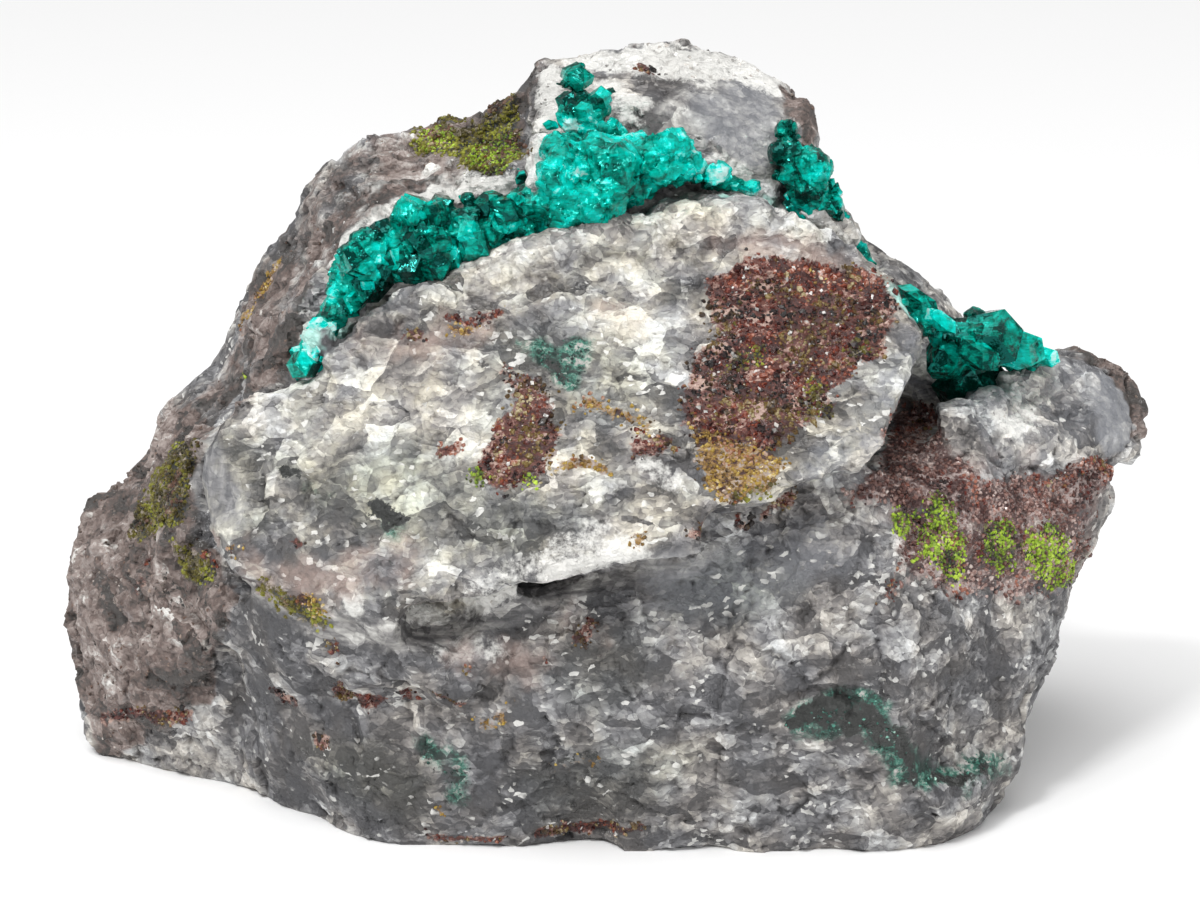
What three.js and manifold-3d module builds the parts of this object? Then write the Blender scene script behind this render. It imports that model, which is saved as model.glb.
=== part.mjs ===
// A dioptase specimen: a broken block of pale calcite and quartz with a crusted, weathered back,
// and a seam of emerald-green dioptase crystals along the top of the slab that stands out in front.
//
// Frame: millimetres, +Z up, +X to the right and +Y away from whoever looks at the slab.
// The block is one solid, cut flat underneath where it stands. Each seam of crystals is a solid
// of its own, seated in a groove of the block with a small gap all round.

import * as THREE from "three";
import { ConvexGeometry } from "three/addons/geometries/ConvexGeometry.js";
import { ConvexHull } from "three/addons/math/ConvexHull.js";
import { ImprovedNoise } from "three/addons/math/ImprovedNoise.js";
import { SimplifyModifier } from "three/addons/modifiers/SimplifyModifier.js";
import { mergeVertices } from "three/addons/utils/BufferGeometryUtils.js";
import Module from "manifold-3d";

// Driving dimensions, in millimetres.
const CELL = 1.8; // spacing of the grid that the block's surface is drawn from
const KEPT_SHARE = 0.35; // how much of that surface's detail is kept
const SEAT_GAP = 0.35; // between the crystals and the block
const CHIP = 6.5; // size of the flat breaks on the block
const CHIP_SHARE = 0.75; // how flat a break is, from 0 to 1
const RELIEF = 0.9; // height of the coarse relief on a chunk whose rough is 1
const WELD = 1.0; // how softly two chunks run into each other
const CUT_HEIGHT = 0.05; // where the flat underside is cut

// Chunks of the block. Each is the convex hull of its corners [x, y, z], and rough is its relief.
const CHUNKS = {
  footing: {
    rough: 1,
    corners: [
      [-29.4, -5.5, -1], [-23.8, -11, -1], [-18.5, -16, -1], [-12, -15.5, -1], [-4.8, -15.5, -1],
      [3.2, -15, -1], [13.7, -16.5, -1], [21.5, -18, -1], [27.2, -17, -1], [30.6, -14, -1],
      [32, -2, -1], [30, 14, -1], [10, 20, -1], [-14, 19, -1], [-28, 12, -1],
      [-28.6, -10, 9.9], [-17.3, -18, 12.8], [-7.8, -20, 11.9], [7.7, -21, 13.9], [24, -20, 13.5],
      [33.6, -10, 3.8], [37.8, -5, 13.3], [-29.5, -12, 19.4], [-14, -19, 18.1], [0, -19, 20.6],
      [15.5, -18, 24.3], [21.8, -15, 30], [32.1, -9, 28.5], [41.9, -2, 25.4], [42.9, 3, 25],
      [42, 3, 19.6], [38.3, 0, 11.6], [35.4, -4, 5], [43, 8, 24], [38, 18, 20], [20, 24, 18],
      [-10, 24, 18], [-28, 20, 18], [36, 14, 29], [20, 20, 33], [-10, 20, 33], [-28, 14, 30],
    ],
  },
  flank: {
    rough: 1.2,
    corners: [
      [-43.6, 4, -1], [-35.8, 1, -1], [-30, -4, -1], [-30, 12, -1], [-41, 12, -1],
      [-47.4, 8, 10], [-47.2, 8, 14], [-46.5, 9, 16.8], [-45.6, 10, 18.8], [-43.8, 11, 21.9],
      [-40.2, 11, 25], [-36.5, 11, 29], [-32.9, 11, 33.3], [-46.4, 5, 12], [-37.7, -4, 12],
      [-33, -8, 15], [-33.5, -7, 24], [-31, -6, 30], [-26, -4, 33], [-44, 16, 12], [-36, 20, 18],
      [-28, 20, 32], [-24, 8, 36], [-22, -5, -1], [-22, 14, -1], [-20, 14, 33], [-20, -4, 30],
    ],
  },
  shoulder: {
    rough: 1,
    corners: [
      [-33.6, 11, 33.8], [-30.2, 13, 40.8], [-26.8, 13, 44.6], [-23.1, 13, 50], [-21, 12, 52.2],
      [-18.9, 12, 52.8], [-15.3, 12, 53.2], [-12, 13, 54.2], [-8.5, 13, 55.6], [-17.6, 8, 51.8],
      [-23, 4, 45], [-24.8, -5, 38.9], [-21.5, -1, 45.5], [-16.4, 2, 48.8], [-10.6, 2, 49.4],
      [-6.5, 2, 51.8], [-30, 20, 34], [-20, 21, 44], [-5, 18, 51], [-30, -5, 31], [0, 2, 40],
      [-5, 22, 30],
    ],
  },
  peak: {
    rough: 0.6,
    corners: [
      [-8.4, 12, 56], [-6.8, 12, 58], [-4.8, 11, 59.4], [-1.7, 12, 59.5], [5.1, 13, 60], [7.6, 13, 60.8],
      [9.5, 13, 60], [12.2, 12, 59], [15.9, 11, 58], [17.8, 9, 56.3], [18.7, 7, 52.6],
      [15.4, 3, 53.2], [14.7, 1, 48.8], [7.3, 1, 53], [3.3, 2.4, 56.4], [-3.3, 3.4, 56.4],
      [-4.9, 3, 54], [-4.5, 2, 50], [8.2, 6, 58], [5, 0, 44], [18, 2, 44], [-4, 19, 50],
      [8, 19, 53], [16, 17, 49], [19, 12, 44], [0, 20, 36],
    ],
  },
  back: {
    rough: 1,
    corners: [
      [-30, 19, 33], [-22, 20, 43], [-5, 19, 51.5], [8, 19, 53], [16, 17, 49], [21, 17, 41],
      [27, 17, 33], [30, 20, 22], [0, 25, 26], [-26, 22, 22], [-12, 12, 50], [12, 12, 52],
      [0, 5, 30],
    ],
  },
  slab: {
    rough: 0.45,
    corners: [
      [-32.5, -12, 29.1], [-31.6, -13, 26.1], [-28.1, -17, 22.8], [-19.2, -21, 21.4],
      [-12.9, -23.5, 21.1], [-3, -24.5, 24.9], [3, -24.5, 27.2], [10.6, -23, 28.1],
      [15.2, -21, 30.4], [22.2, -18, 33.9], [25.5, -15, 37.1], [26.7, -12, 40], [24.1, -8, 44],
      [22.3, -6, 45.2], [20, -5, 47.4], [15.3, -3, 48.7], [8.1, -1, 50.8], [3.2, -4, 48.5],
      [-3.2, -6, 46.8], [-7.9, -7, 45.9], [-12.7, -8, 44.8], [-17, -9, 43], [-21.3, -10, 38.7],
      [-24.1, -10, 36.7], [-30.5, -11, 33.3], [-25, 0, 28], [-15, 2, 22], [0, 4, 26],
      [20, 4, 34], [20, 2, 42], [0, 4, 42],
    ],
  },
  underlayer: {
    rough: 0.7,
    corners: [
      [-30.5, -11, 21], [-27, -14.5, 14.5], [-18, -19.8, 14], [-10, -20.8, 14], [-7, -20.4, 16],
      [-15, -20, 18.6], [-24, -17.5, 20.8], [-20, -5, 8], [-22, -5, 24], [-2, -8, 20],
    ],
  },
  ridge: {
    rough: 0.7,
    corners: [
      [17.5, 7, 50.5], [19.8, 6, 45.2], [22.6, 4, 41], [24.6, 2, 38.8], [28, 0, 36],
      [33.3, 2, 35], [27.8, -3, 34.6], [16, 12, 49], [20, 15, 43], [26, 14, 34], [33, 8, 31],
      [24, 20, 30], [15, 0, 38], [28, 0, 30], [33, 6, 35.8], [29, 5, 38.2],
    ],
  },
  knob: {
    rough: 0.5,
    corners: [
      [45.8, 4, 31.6], [45.4, 2, 28.6], [44.6, 6, 34], [42.7, 8, 34.8], [39.5, 9, 34.9],
      [38.6, 3, 35.8], [32.8, -2, 34.2], [28.5, -6, 34], [28.9, -9, 29.1], [37.6, -5, 27.9],
      [42.8, 2, 25.1], [43.7, 6, 24.9], [42, 16, 26], [32, 14, 29], [30, 8, 22],
    ],
  },
};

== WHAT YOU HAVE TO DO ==
Print the whole listing again, exactly.

== ANSWER ==
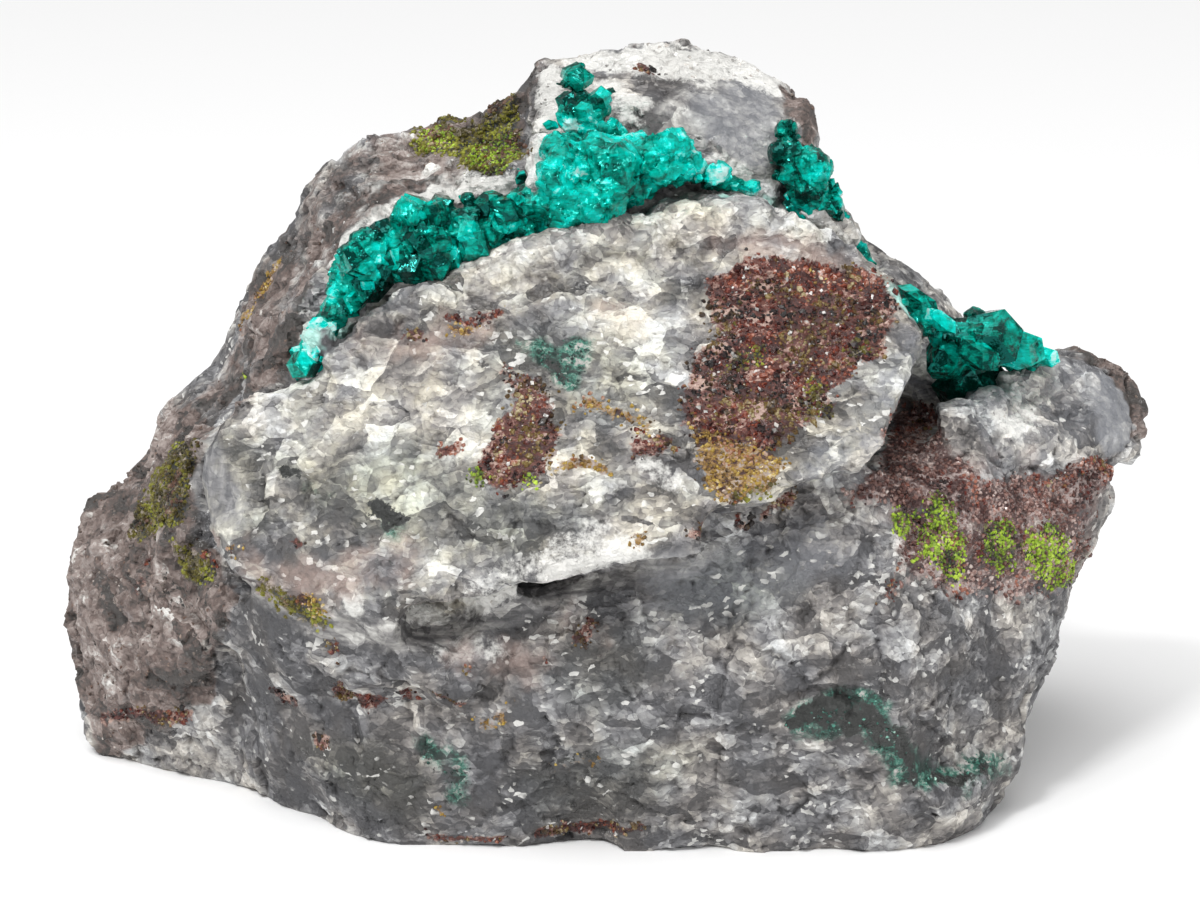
What three.js and manifold-3d module builds the parts of this object? Then write the Blender scene script behind this render. It imports that model, which is saved as model.glb.
=== part.mjs ===
// A dioptase specimen: a broken block of pale calcite and quartz with a crusted, weathered back,
// and a seam of emerald-green dioptase crystals along the top of the slab that stands out in front.
//
// Frame: millimetres, +Z up, +X to the right and +Y away from whoever looks at the slab.
// The block is one solid, cut flat underneath where it stands. Each seam of crystals is a solid
// of its own, seated in a groove of the block with a small gap all round.

import * as THREE from "three";
import { ConvexGeometry } from "three/addons/geometries/ConvexGeometry.js";
import { ConvexHull } from "three/addons/math/ConvexHull.js";
import { ImprovedNoise } from "three/addons/math/ImprovedNoise.js";
import { SimplifyModifier } from "three/addons/modifiers/SimplifyModifier.js";
import { mergeVertices } from "three/addons/utils/BufferGeometryUtils.js";
import Module from "manifold-3d";

// Driving dimensions, in millimetres.
const CELL = 1.8; // spacing of the grid that the block's surface is drawn from
const KEPT_SHARE = 0.35; // how much of that surface's detail is kept
const SEAT_GAP = 0.35; // between the crystals and the block
const CHIP = 6.5; // size of the flat breaks on the block
const CHIP_SHARE = 0.75; // how flat a break is, from 0 to 1
const RELIEF = 0.9; // height of the coarse relief on a chunk whose rough is 1
const WELD = 1.0; // how softly two chunks run into each other
const CUT_HEIGHT = 0.05; // where the flat underside is cut

// Chunks of the block. Each is the convex hull of its corners [x, y, z], and rough is its relief.
const CHUNKS = {
  footing: {
    rough: 1,
    corners: [
      [-29.4, -5.5, -1], [-23.8, -11, -1], [-18.5, -16, -1], [-12, -15.5, -1], [-4.8, -15.5, -1],
      [3.2, -15, -1], [13.7, -16.5, -1], [21.5, -18, -1], [27.2, -17, -1], [30.6, -14, -1],
      [32, -2, -1], [30, 14, -1], [10, 20, -1], [-14, 19, -1], [-28, 12, -1],
      [-28.6, -10, 9.9], [-17.3, -18, 12.8], [-7.8, -20, 11.9], [7.7, -21, 13.9], [24, -20, 13.5],
      [33.6, -10, 3.8], [37.8, -5, 13.3], [-29.5, -12, 19.4], [-14, -19, 18.1], [0, -19, 20.6],
      [15.5, -18, 24.3], [21.8, -15, 30], [32.1, -9, 28.5], [41.9, -2, 25.4], [42.9, 3, 25],
      [42, 3, 19.6], [38.3, 0, 11.6], [35.4, -4, 5], [43, 8, 24], [38, 18, 20], [20, 24, 18],
      [-10, 24, 18], [-28, 20, 18], [36, 14, 29], [20, 20, 33], [-10, 20, 33], [-28, 14, 30],
    ],
  },
  flank: {
    rough: 1.2,
    corners: [
      [-43.6, 4, -1], [-35.8, 1, -1], [-30, -4, -1], [-30, 12, -1], [-41, 12, -1],
      [-47.4, 8, 10], [-47.2, 8, 14], [-46.5, 9, 16.8], [-45.6, 10, 18.8], [-43.8, 11, 21.9],
      [-40.2, 11, 25], [-36.5, 11, 29], [-32.9, 11, 33.3], [-46.4, 5, 12], [-37.7, -4, 12],
      [-33, -8, 15], [-33.5, -7, 24], [-31, -6, 30], [-26, -4, 33], [-44, 16, 12], [-36, 20, 18],
      [-28, 20, 32], [-24, 8, 36], [-22, -5, -1], [-22, 14, -1], [-20, 14, 33], [-20, -4, 30],
    ],
  },
  shoulder: {
    rough: 1,
    corners: [
      [-33.6, 11, 33.8], [-30.2, 13, 40.8], [-26.8, 13, 44.6], [-23.1, 13, 50], [-21, 12, 52.2],
      [-18.9, 12, 52.8], [-15.3, 12, 53.2], [-12, 13, 54.2], [-8.5, 13, 55.6], [-17.6, 8, 51.8],
      [-23, 4, 45], [-24.8, -5, 38.9], [-21.5, -1, 45.5], [-16.4, 2, 48.8], [-10.6, 2, 49.4],
      [-6.5, 2, 51.8], [-30, 20, 34], [-20, 21, 44], [-5, 18, 51], [-30, -5, 31], [0, 2, 40],
      [-5, 22, 30],
    ],
  },
  peak: {
    rough: 0.6,
    corners: [
      [-8.4, 12, 56], [-6.8, 12, 58], [-4.8, 11, 59.4], [-1.7, 12, 59.5], [5.1, 13, 60], [7.6, 13, 60.8],
      [9.5, 13, 60], [12.2, 12, 59], [15.9, 11, 58], [17.8, 9, 56.3], [18.7, 7, 52.6],
      [15.4, 3, 53.2], [14.7, 1, 48.8], [7.3, 1, 53], [3.3, 2.4, 56.4], [-3.3, 3.4, 56.4],
      [-4.9, 3, 54], [-4.5, 2, 50], [8.2, 6, 58], [5, 0, 44], [18, 2, 44], [-4, 19, 50],
      [8, 19, 53], [16, 17, 49], [19, 12, 44], [0, 20, 36],
    ],
  },
  back: {
    rough: 1,
    corners: [
      [-30, 19, 33], [-22, 20, 43], [-5, 19, 51.5], [8, 19, 53], [16, 17, 49], [21, 17, 41],
      [27, 17, 33], [30, 20, 22], [0, 25, 26], [-26, 22, 22], [-12, 12, 50], [12, 12, 52],
      [0, 5, 30],
    ],
  },
  slab: {
    rough: 0.45,
    corners: [
      [-32.5, -12, 29.1], [-31.6, -13, 26.1], [-28.1, -17, 22.8], [-19.2, -21, 21.4],
      [-12.9, -23.5, 21.1], [-3, -24.5, 24.9], [3, -24.5, 27.2], [10.6, -23, 28.1],
      [15.2, -21, 30.4], [22.2, -18, 33.9], [25.5, -15, 37.1], [26.7, -12, 40], [24.1, -8, 44],
      [22.3, -6, 45.2], [20, -5, 47.4], [15.3, -3, 48.7], [8.1, -1, 50.8], [3.2, -4, 48.5],
      [-3.2, -6, 46.8], [-7.9, -7, 45.9], [-12.7, -8, 44.8], [-17, -9, 43], [-21.3, -10, 38.7],
      [-24.1, -10, 36.7], [-30.5, -11, 33.3], [-25, 0, 28], [-15, 2, 22], [0, 4, 26],
      [20, 4, 34], [20, 2, 42], [0, 4, 42],
    ],
  },
  underlayer: {
    rough: 0.7,
    corners: [
      [-30.5, -11, 21], [-27, -14.5, 14.5], [-18, -19.8, 14], [-10, -20.8, 14], [-7, -20.4, 16],
      [-15, -20, 18.6], [-24, -17.5, 20.8], [-20, -5, 8], [-22, -5, 24], [-2, -8, 20],
    ],
  },
  ridge: {
    rough: 0.7,
    corners: [
      [17.5, 7, 50.5], [19.8, 6, 45.2], [22.6, 4, 41], [24.6, 2, 38.8], [28, 0, 36],
      [33.3, 2, 35], [27.8, -3, 34.6], [16, 12, 49], [20, 15, 43], [26, 14, 34], [33, 8, 31],
      [24, 20, 30], [15, 0, 38], [28, 0, 30], [33, 6, 35.8], [29, 5, 38.2],
    ],
  },
  knob: {
    rough: 0.5,
    corners: [
      [45.8, 4, 31.6], [45.4, 2, 28.6], [44.6, 6, 34], [42.7, 8, 34.8], [39.5, 9, 34.9],
      [38.6, 3, 35.8], [32.8, -2, 34.2], [28.5, -6, 34], [28.9, -9, 29.1], [37.6, -5, 27.9],
      [42.8, 2, 25.1], [43.7, 6, 24.9], [42, 16, 26], [32, 14, 29], [30, 8, 22],
    ],
  },
};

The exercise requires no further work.